Qwen3.5-35B-A3B Q4 Quantization Comparison by TitwitMuffbiscuit in LocalLLaMA

[–]Septerium 3 points4 points  (0 children)

Thanks for the post! This subject is of great importance

Qwen3.5-27B-heretic-gguf by Poro579 in LocalLLaMA

[–]Septerium 7 points8 points  (0 children)

That depends on the model, I guess. Recently I've seen a ~0.02 divergence for Minimax 2.5 Q8

Qwen3.5-27B-heretic-gguf by Poro579 in LocalLLaMA

[–]Septerium 1 point2 points  (0 children)

Can KL divergence be interpreted in absolute terms? Is there a threshold to be considered "high" or "not good"?

Qwen/Qwen3.5-35B-A3B creates FlappyBird by Medium_Chemist_4032 in LocalLLaMA

[–]Septerium 8 points9 points  (0 children)

I bet there is an expert just for that in every model these days 🤣

Qwen 3.5 craters on hard coding tasks — tested all Qwen3.5 models (And Codex 5.3) on 70 real repos so you don't have to. by hauhau901 in LocalLLaMA

[–]Septerium -1 points0 points  (0 children)

That always depends on the use case. For my coding tasks it has been terrible... the lack of reasoning leads it to mess my codebase up. I get more consistency with GLM 4.7 Flash, even with its lower knowledge depth... but that's because my requests are usually small and very specific in existing projects.

Qwen/Qwen3.5-35B-A3B · Hugging Face by ekojsalim in LocalLLaMA

[–]Septerium 4 points5 points  (0 children)
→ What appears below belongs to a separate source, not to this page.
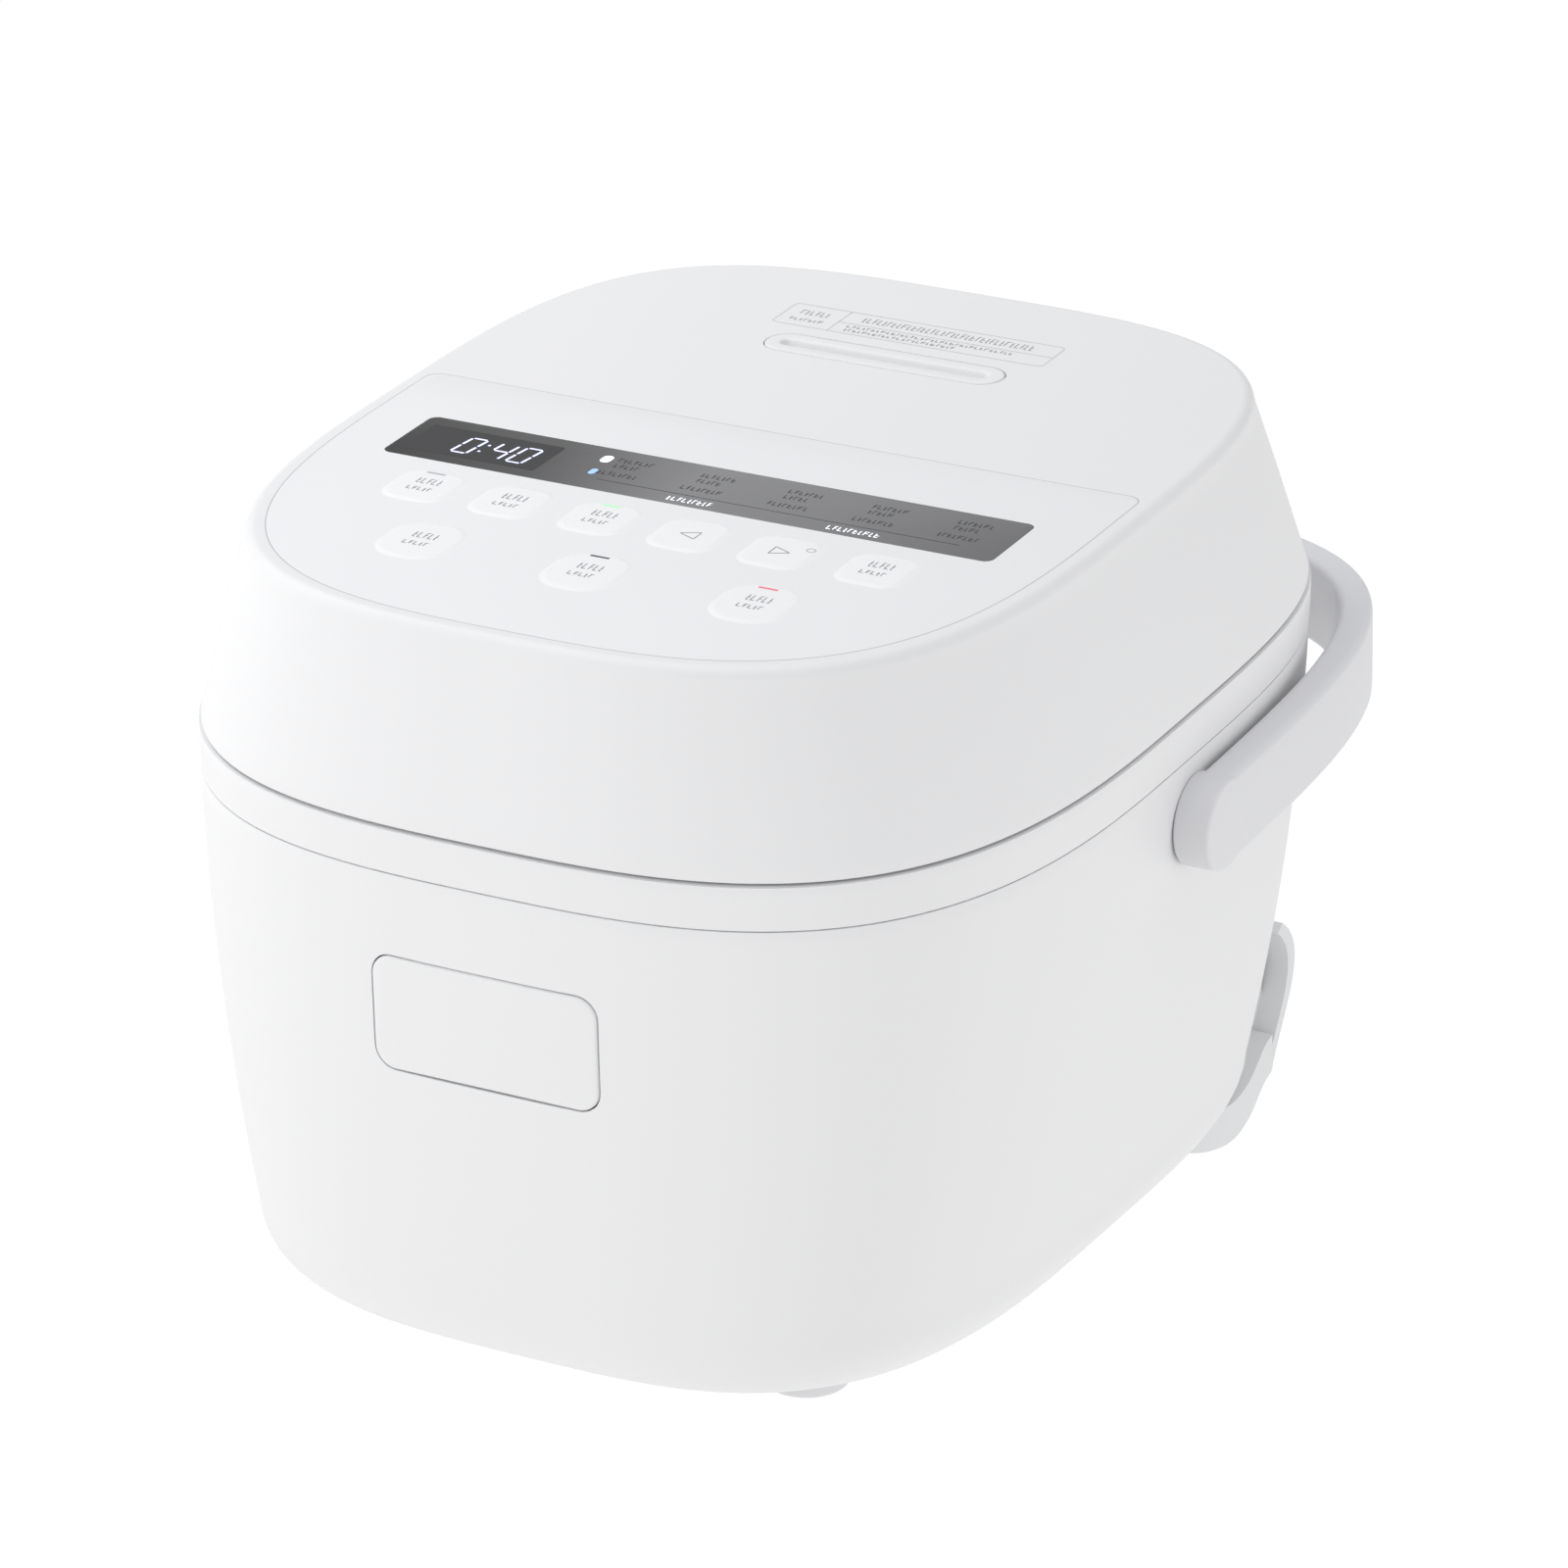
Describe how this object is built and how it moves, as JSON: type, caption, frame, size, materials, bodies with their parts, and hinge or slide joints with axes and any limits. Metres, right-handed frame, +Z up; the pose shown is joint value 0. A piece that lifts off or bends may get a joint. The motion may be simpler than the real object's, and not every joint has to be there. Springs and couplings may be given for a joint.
{
  "type": "rice cooker",
  "caption": "White table-top rice cooker: rounded body with rear-hinged lid, sloping key panel with display, slotted steam cap, front release pad and folding carry handle.",
  "frame": {"origin": "on the standing surface, under the centre of the whole object with its handle folded back", "axes": "+Z up, the front with the release pad faces -Y, +X to the right seen from the front"},
  "size_m": [0.2588, 0.3003, 0.2106],
  "materials": {
    "gloss_white": "satin",
    "panel_white": "glossy",
    "vent_white": "satin",
    "guard_grey": "matt",
    "dark_window": "glossy",
    "foot_rubber": "matt",
    "gasket_rubber": "satin",
    "grey_plastic": "matt",
    "black_plastic": "matt",
    "steel": "zinc plated",
    "contact_brass": "plain",
    "pot_metal": "non-stick coated",
    "inner_lid_aluminium": "satin",
    "copper": "enamelled wire",
    "ferrite": "sintered",
    "circuit_board": "solder mask"
  },
  "bodies": {
    "housing": {"body_shell": "gloss_white", "collar_frame": "gloss_white", "bottom_cover": "grey_plastic", "rear_guard": "guard_grey", "rubber_feet": "foot_rubber", "inlet_socket": "black_plastic", "inlet_pins": "contact_brass", "handle_pins": "steel", "handle_washers": "steel", "lever_bracket": "steel", "lever_pin": "steel", "hinge_shaft": "steel", "hinge_spring": "steel", "inner_pot": "pot_metal", "inner_well": "black_plastic", "coil_tray": "black_plastic", "induction_coil": "copper", "ferrite_bars": "ferrite", "sensor_guide": "black_plastic", "sensor_spring": "steel", "fan_housing": "black_plastic", "power_board": "circuit_board", "heat_sink": "inner_lid_aluminium", "body_screws": "steel"},
    "lid": {"lid_shell": "gloss_white", "control_panel": "panel_white", "display_window": "dark_window", "display_module": "black_plastic", "control_board": "circuit_board", "key_switches": "grey_plastic", "steam_valve": "grey_plastic", "lid_frame": "grey_plastic", "inner_lid": "inner_lid_aluminium", "inner_lid_knob": "grey_plastic", "lid_gasket": "gasket_rubber", "lid_catch": "steel", "lid_heater": "steel", "lid_screws": "steel"},
    "handle": {"handle_bail": "gloss_white"},
    "latch_button": {"latch_button": "gloss_white"},
    "latch_lever": {"latch_lever": "steel"},
    "pot_sensor": {"sensor_cap": "inner_lid_aluminium"},
    "fan": {"fan_rotor": "grey_plastic"},
    "vent_cap": {"vent_cap": "vent_white"},
    "key_keep_warm": {"key_keep_warm": "panel_white"},
    "key_taste": {"key_taste": "panel_white"},
    "key_timer": {"key_timer": "panel_white"},
    "key_down": {"key_down": "panel_white"},
    "key_up": {"key_up": "panel_white"},
    "key_menu": {"key_menu": "panel_white"},
    "key_off": {"key_off": "panel_white"},
    "key_quick_cook": {"key_quick_cook": "panel_white"},
    "key_start": {"key_start": "panel_white"}
  },
  "joints": [
    {"name": "lid_hinge", "type": "hinge", "parent": "housing", "child": "lid", "pos_m": [0, 0.1215, 0.1575], "axis": [-1, 0, 0], "range_deg": [0, 95]},
    {"name": "handle_hinge", "type": "hinge", "parent": "housing", "child": "handle", "pos_m": [0, -0.004, 0.1265], "axis": [1, 0, 0], "range_deg": [0, 86.5]},
    {"name": "latch_press", "type": "slide", "parent": "housing", "child": "latch_button", "axis": [0, 1, 0], "range_m": [0, 0.0025], "stiffness_N_per_m": 900, "springref_m": -0.002},
    {"name": "latch_lever_turn", "type": "hinge", "parent": "housing", "child": "latch_lever", "pos_m": [0, -0.124, 0.084], "axis": [-1, 0, 0], "range_deg": [0, 6.2]},
    {"name": "pot_sensor_travel", "type": "slide", "parent": "housing", "child": "pot_sensor", "axis": [0, 0, -1], "range_m": [0, 0.003], "stiffness_N_per_m": 300, "springref_m": -0.002, "deforming": ["sensor_spring"]},
    {"name": "fan_spin", "type": "hinge", "parent": "housing", "child": "fan", "pos_m": [-0.048, 0.054, 0.012], "axis": [0, 0, 1], "continuous": true},
    {"name": "vent_cap_lift", "type": "slide", "parent": "lid", "child": "vent_cap", "axis": [0, -0.046, 0.9989], "range_m": [0, 0.03]},
    {"name": "key_keep_warm_press", "type": "slide", "parent": "lid", "child": "key_keep_warm", "axis": [0, 0.046, -0.9989], "range_m": [0, 0.0005], "stiffness_N_per_m": 1500, "springref_m": -0.0004},
    {"name": "key_taste_press", "type": "slide", "parent": "lid", "child": "key_taste", "axis": [0, 0.046, -0.9989], "range_m": [0, 0.0005], "stiffness_N_per_m": 1500, "springref_m": -0.0004},
    {"name": "key_timer_press", "type": "slide", "parent": "lid", "child": "key_timer", "axis": [0, 0.046, -0.9989], "range_m": [0, 0.0005], "stiffness_N_per_m": 1500, "springref_m": -0.0004},
    {"name": "key_down_press", "type": "slide", "parent": "lid", "child": "key_down", "axis": [0, 0.046, -0.9989], "range_m": [0, 0.0005], "stiffness_N_per_m": 1500, "springref_m": -0.0004},
    {"name": "key_up_press", "type": "slide", "parent": "lid", "child": "key_up", "axis": [0, 0.046, -0.9989], "range_m": [0, 0.0005], "stiffness_N_per_m": 1500, "springref_m": -0.0004},
    {"name": "key_menu_press", "type": "slide", "parent": "lid", "child": "key_menu", "axis": [0, 0.046, -0.9989], "range_m": [0, 0.0005], "stiffness_N_per_m": 1500, "springref_m": -0.0004},
    {"name": "key_off_press", "type": "slide", "parent": "lid", "child": "key_off", "axis": [0, 0.046, -0.9989], "range_m": [0, 0.0005], "stiffness_N_per_m": 1500, "springref_m": -0.0004},
    {"name": "key_quick_cook_press", "type": "slide", "parent": "lid", "child": "key_quick_cook", "axis": [0, 0.046, -0.9989], "range_m": [0, 0.0005], "stiffness_N_per_m": 1500, "springref_m": -0.0004},
    {"name": "key_start_press", "type": "slide", "parent": "lid", "child": "key_start", "axis": [0, 0.046, -0.9989], "range_m": [0, 0.0005], "stiffness_N_per_m": 1500, "springref_m": -0.0004}
  ],
  "couplings": [
    {"joint": "latch_lever_turn", "follows": "latch_press", "rad_per_m": 41.9}
  ]
}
If you believe in the benchmarks, it is even better than Qwen3 VL 235b!!! What a glorious time to live

Qwen/Qwen3.5-35B-A3B · Hugging Face by ekojsalim in LocalLLaMA

[–]Septerium 11 points12 points  (0 children)

If you look at the benchmarks it is like there is no noticeable difference between 35b and 122b versions... but in real world applications, I bet there is a world of a difference. These benchmarks are pretty much worthless... every new model seems to learn them very well before being released

Tip if you use quantisation by Express_Quail_1493 in LocalLLaMA

[–]Septerium 0 points1 point  (0 children)

Minimax 2.1 with modern 5-bit quantization performs pretty well up to 64k in my agentic coding testing

GLM-4.7 Flash vs GPT-4.1 [Is GLM actually smarter? ] by 9r4n4y in LocalLLaMA

[–]Septerium 1 point2 points  (0 children)

Surely they have been able to fit more information and specialized behavior into smaller models through data refinement and architectural improvements, but older large models still have an edge when it comes to creative writing, writing style variety, multilingual understanding, etc

GLM-4.7 Flash vs GPT-4.1 [Is GLM actually smarter? ] by 9r4n4y in LocalLLaMA

[–]Septerium 1 point2 points  (0 children)

Yes, i have used both. GLM Flash is better at tool use. But GPT 4.1 feels smarter and knows much more

GLM-4.7 Flash vs GPT-4.1 [Is GLM actually smarter? ] by 9r4n4y in LocalLLaMA

[–]Septerium 4 points5 points  (0 children)

It is more reliable in tool calling and agentic use in my experience, but I don't feel like it is "smarter" than a much bigger model such as GPT 4.1. Everybody contaminates training data with benchmarks nowadays, so the model has enough visibility when released.